→ What you should do
Please output exactly the lines of the material from the first through the line containing "its four edges.", and nothing more.

•••

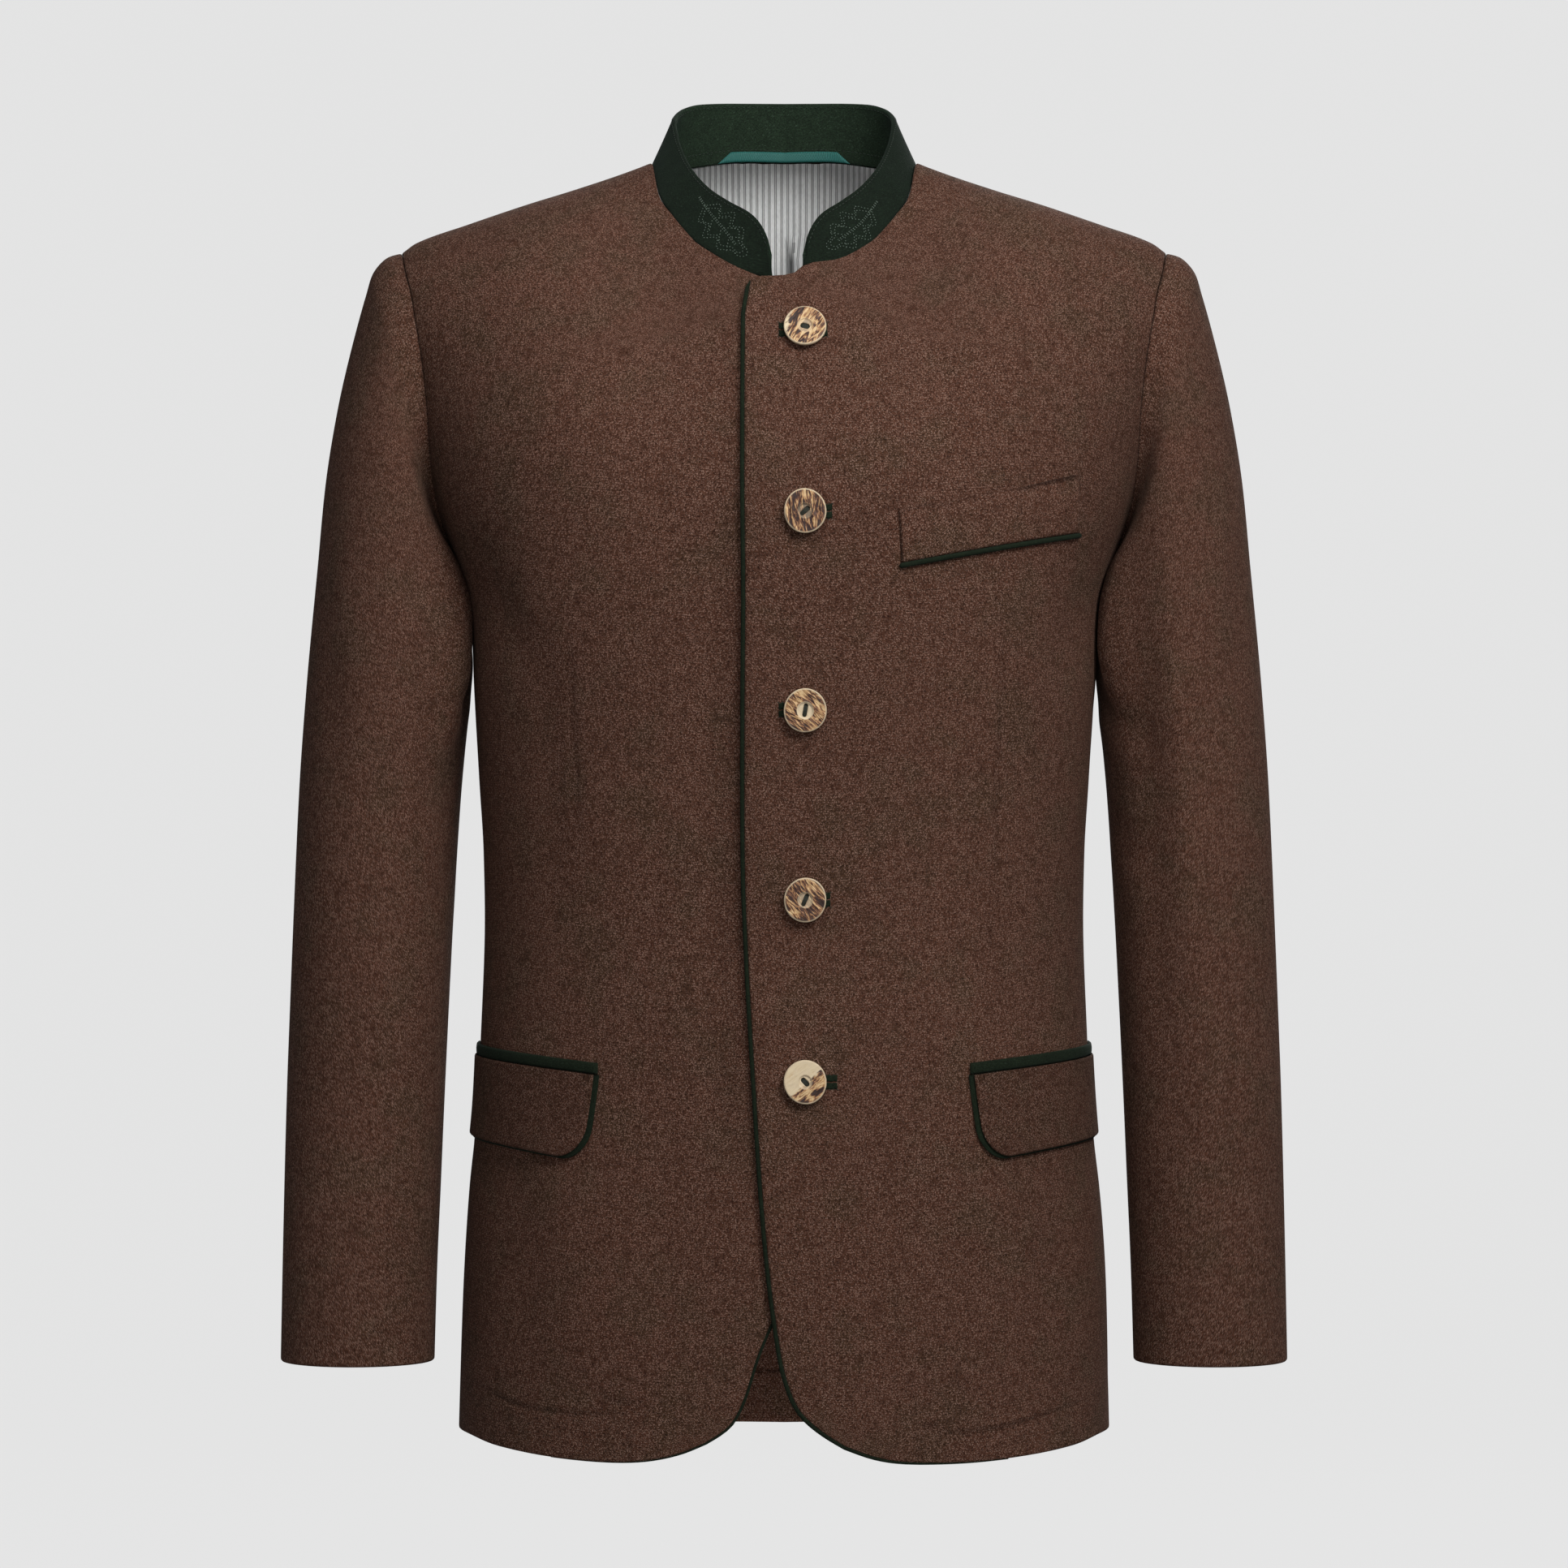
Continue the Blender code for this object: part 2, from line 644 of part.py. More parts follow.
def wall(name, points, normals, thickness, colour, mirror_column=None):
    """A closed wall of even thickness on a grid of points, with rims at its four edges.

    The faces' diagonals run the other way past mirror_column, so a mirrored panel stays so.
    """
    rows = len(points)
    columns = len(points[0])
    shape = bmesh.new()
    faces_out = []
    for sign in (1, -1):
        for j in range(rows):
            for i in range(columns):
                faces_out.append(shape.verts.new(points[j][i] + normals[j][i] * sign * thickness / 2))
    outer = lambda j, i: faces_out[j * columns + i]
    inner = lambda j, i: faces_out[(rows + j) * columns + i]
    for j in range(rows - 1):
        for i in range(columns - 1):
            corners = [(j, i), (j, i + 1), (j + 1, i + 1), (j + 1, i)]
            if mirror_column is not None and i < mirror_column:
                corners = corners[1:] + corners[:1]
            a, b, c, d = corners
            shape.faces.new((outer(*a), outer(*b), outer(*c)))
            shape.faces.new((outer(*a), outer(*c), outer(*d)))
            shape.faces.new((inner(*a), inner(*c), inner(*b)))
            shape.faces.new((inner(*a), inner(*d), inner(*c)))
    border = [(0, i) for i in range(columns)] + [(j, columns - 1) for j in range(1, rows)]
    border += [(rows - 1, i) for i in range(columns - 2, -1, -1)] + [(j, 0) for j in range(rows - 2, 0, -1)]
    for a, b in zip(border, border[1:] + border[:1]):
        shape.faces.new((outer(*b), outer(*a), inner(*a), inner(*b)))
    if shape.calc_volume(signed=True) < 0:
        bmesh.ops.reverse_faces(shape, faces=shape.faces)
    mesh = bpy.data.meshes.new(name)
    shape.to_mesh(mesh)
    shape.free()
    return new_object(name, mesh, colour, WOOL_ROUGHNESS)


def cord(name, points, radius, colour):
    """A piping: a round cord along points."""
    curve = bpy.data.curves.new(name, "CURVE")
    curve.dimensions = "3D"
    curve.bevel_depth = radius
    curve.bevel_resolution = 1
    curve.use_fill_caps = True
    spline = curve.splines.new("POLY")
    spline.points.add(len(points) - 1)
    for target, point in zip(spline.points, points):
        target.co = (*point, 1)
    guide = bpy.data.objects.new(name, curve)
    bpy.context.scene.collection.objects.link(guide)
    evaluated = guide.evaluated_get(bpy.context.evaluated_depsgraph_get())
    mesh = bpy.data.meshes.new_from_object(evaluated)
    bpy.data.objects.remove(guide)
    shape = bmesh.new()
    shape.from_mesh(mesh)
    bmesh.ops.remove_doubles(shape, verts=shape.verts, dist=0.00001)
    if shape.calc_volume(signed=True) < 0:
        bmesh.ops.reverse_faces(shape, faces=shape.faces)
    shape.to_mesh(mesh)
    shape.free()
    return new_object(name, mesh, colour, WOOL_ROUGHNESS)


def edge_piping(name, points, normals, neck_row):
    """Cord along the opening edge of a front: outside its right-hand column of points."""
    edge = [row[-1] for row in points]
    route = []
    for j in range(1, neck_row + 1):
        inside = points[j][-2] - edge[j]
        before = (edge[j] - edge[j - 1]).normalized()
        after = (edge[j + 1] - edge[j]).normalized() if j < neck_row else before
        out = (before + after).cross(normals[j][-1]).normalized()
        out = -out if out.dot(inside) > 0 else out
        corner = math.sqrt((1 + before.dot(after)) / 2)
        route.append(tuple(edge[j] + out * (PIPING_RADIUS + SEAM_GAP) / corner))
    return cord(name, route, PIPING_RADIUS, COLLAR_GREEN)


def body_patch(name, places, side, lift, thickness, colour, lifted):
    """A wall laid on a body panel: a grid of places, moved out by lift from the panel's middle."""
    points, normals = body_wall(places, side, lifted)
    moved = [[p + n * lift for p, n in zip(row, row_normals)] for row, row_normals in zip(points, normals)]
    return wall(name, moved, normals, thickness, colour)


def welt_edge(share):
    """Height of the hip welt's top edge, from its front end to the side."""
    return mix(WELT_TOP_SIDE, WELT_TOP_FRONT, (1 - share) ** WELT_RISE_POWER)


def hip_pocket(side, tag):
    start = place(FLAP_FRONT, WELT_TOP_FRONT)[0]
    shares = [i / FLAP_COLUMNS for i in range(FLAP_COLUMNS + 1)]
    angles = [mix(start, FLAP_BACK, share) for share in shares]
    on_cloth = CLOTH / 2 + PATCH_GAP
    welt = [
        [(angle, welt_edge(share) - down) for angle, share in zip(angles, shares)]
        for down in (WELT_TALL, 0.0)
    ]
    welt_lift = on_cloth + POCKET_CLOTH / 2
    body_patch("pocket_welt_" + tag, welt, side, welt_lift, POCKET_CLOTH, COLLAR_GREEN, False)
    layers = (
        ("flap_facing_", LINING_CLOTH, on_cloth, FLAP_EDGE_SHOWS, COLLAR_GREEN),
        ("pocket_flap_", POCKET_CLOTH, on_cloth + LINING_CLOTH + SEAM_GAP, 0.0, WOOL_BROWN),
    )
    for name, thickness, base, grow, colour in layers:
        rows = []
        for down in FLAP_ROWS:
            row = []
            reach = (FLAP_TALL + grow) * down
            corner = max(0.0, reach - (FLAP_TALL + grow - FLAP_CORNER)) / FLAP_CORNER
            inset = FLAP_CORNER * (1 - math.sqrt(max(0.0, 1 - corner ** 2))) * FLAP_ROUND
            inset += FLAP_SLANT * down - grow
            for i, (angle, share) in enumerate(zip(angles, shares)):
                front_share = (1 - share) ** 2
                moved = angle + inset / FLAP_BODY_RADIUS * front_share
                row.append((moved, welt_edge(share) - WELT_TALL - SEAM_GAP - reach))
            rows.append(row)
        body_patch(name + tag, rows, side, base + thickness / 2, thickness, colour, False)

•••

→ Exercise solution
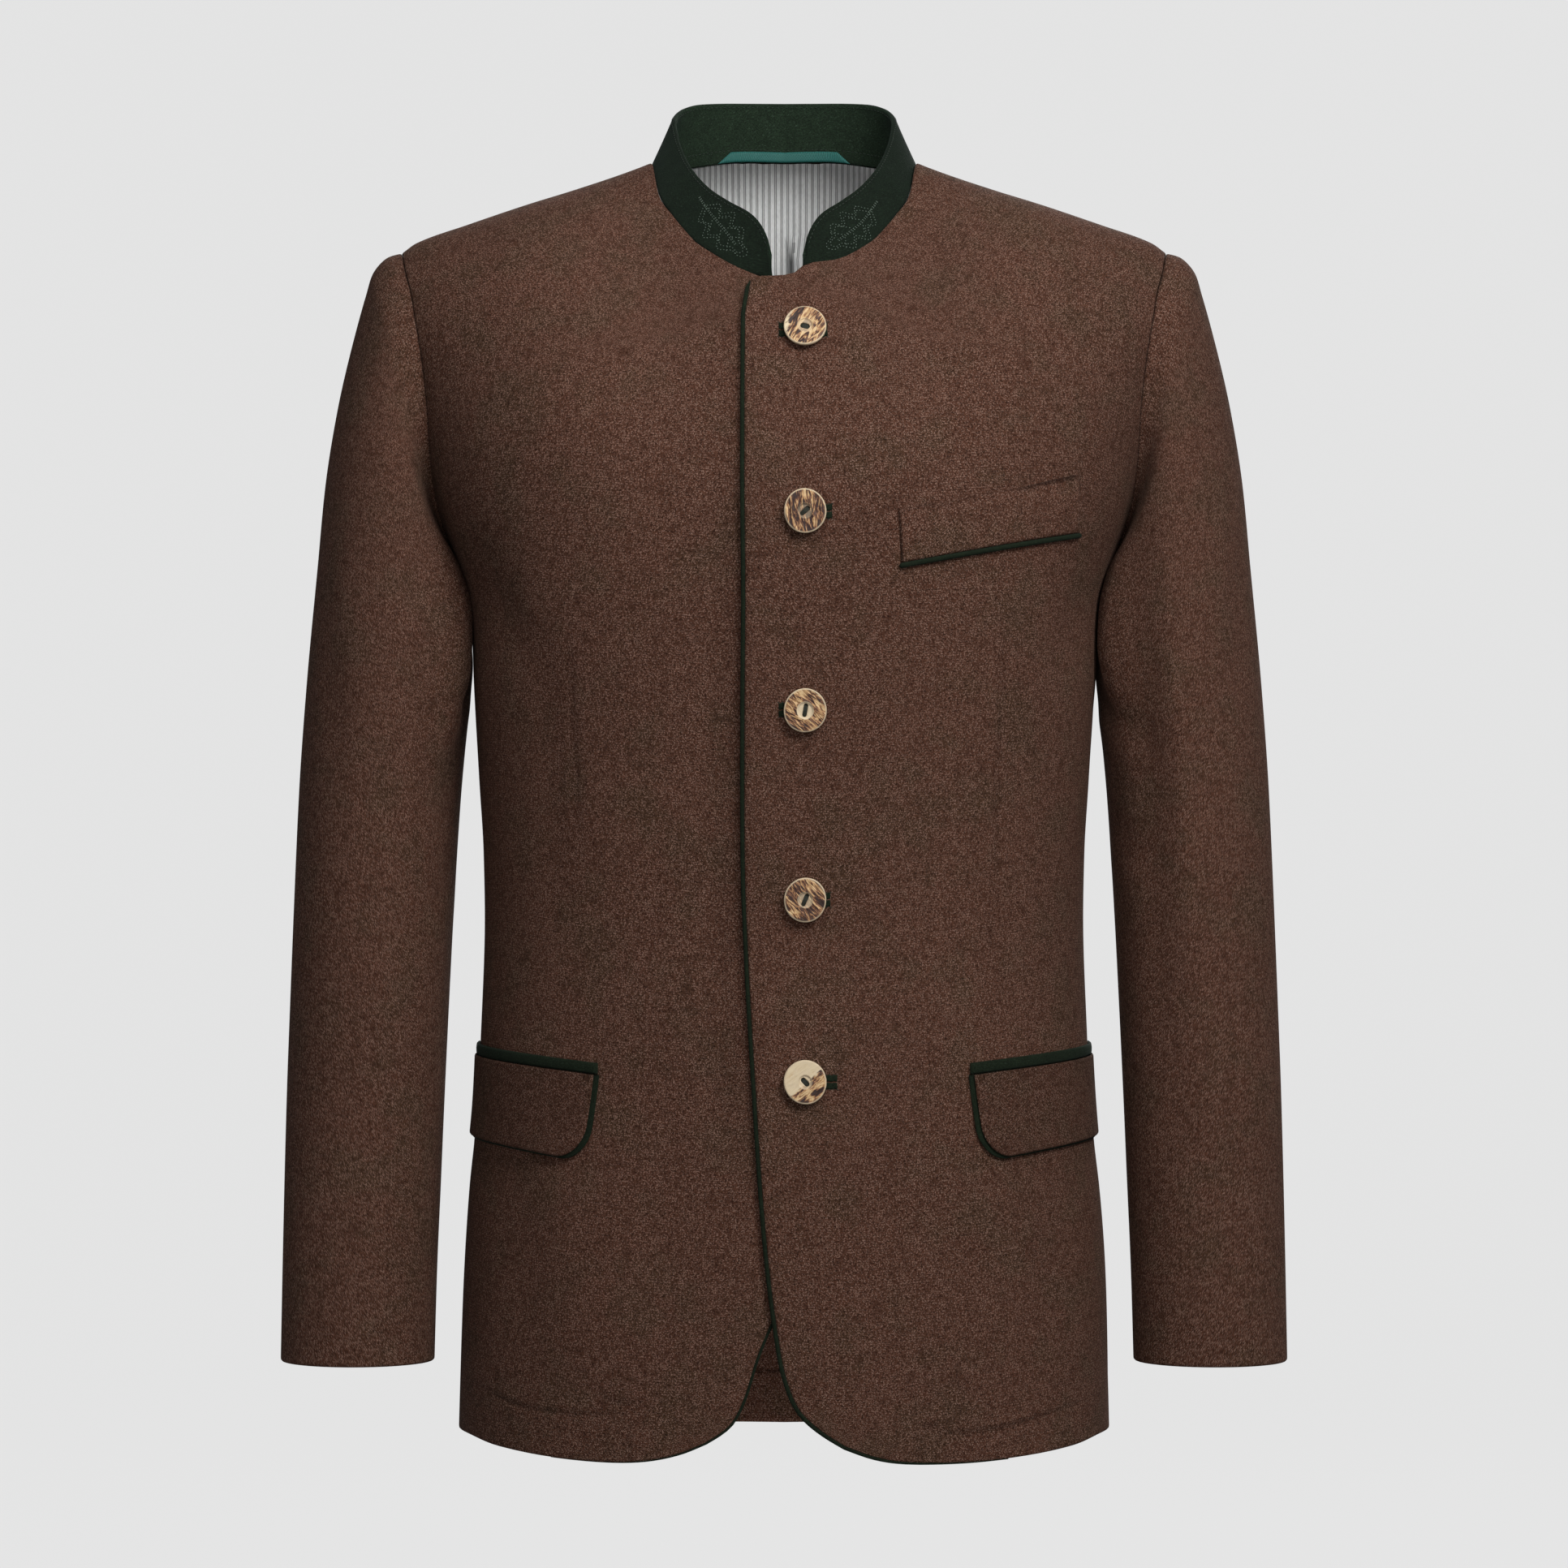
Continue the Blender code for this object: part 2, from line 644 of part.py. More parts follow.
def wall(name, points, normals, thickness, colour, mirror_column=None):
    """A closed wall of even thickness on a grid of points, with rims at its four edges.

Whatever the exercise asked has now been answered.